Written by Martin J. Maddox
Updated 1 month ago

Whitelisting is a hot topic and it's time we make our position on it crystal clear.

We do not whitelist a whole lot of tokens and we do not feel we ought to. Below, we'll try to explain why.

Why can't you come up with a straightforward whitelisting procedure?

After weeks of brainstorming we simply came to realize that no matter how hard we try, we are unable to come up with a set of whitelisting rules that will not be easily abusable by scammers.

Community votes can be forged, minimum pool size can be secured even by grifters, market cap does not guarantee anything either, etc., etc. 

For now there will be no automatic or rules-based whitelisting procedure.

So how will tokens be whitelisted?

We were forced to agree for now that whitelisting should continue being done on the case-by-case basis.

This means that we will have to rely on our own better judgment. 

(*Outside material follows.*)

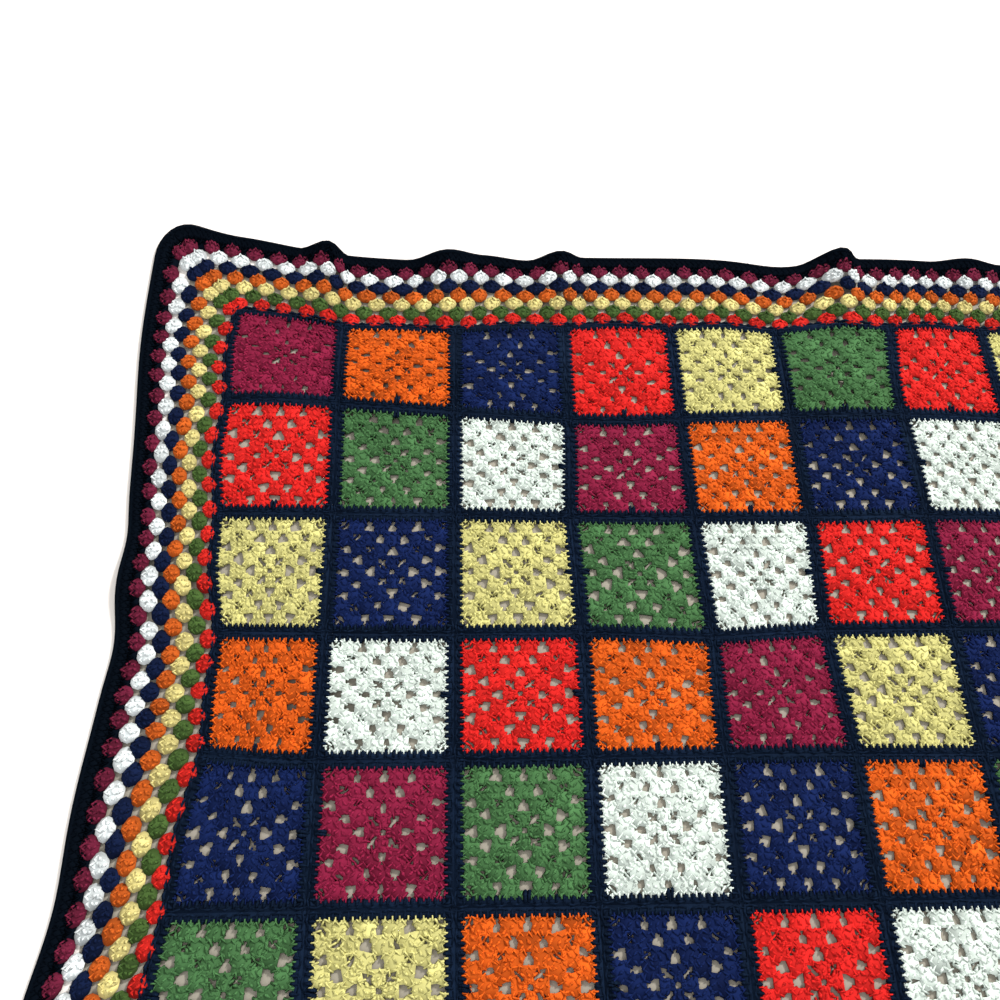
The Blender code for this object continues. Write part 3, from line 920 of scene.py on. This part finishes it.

We do not follow a strict procedure when we discuss whitelisting. Rather we rely on our personal expertise and watch out for a slew of factors. And APR is not among them. Rather we are most likely to whitelist a project that develops the network's infrastructure and provides a service that offers value beyond just generating income.

Will it always be like that?

No. We do plan to come up with a feasible set of whitelisting criteria. And we do gather further information on the ecosystem to make better informed decisions.

We will also offer new community tools to completely mitigate this situation. Namely we will soon release a feature that will allow to create custom token lists and share them with other users, akin to how they have it on Uniswap.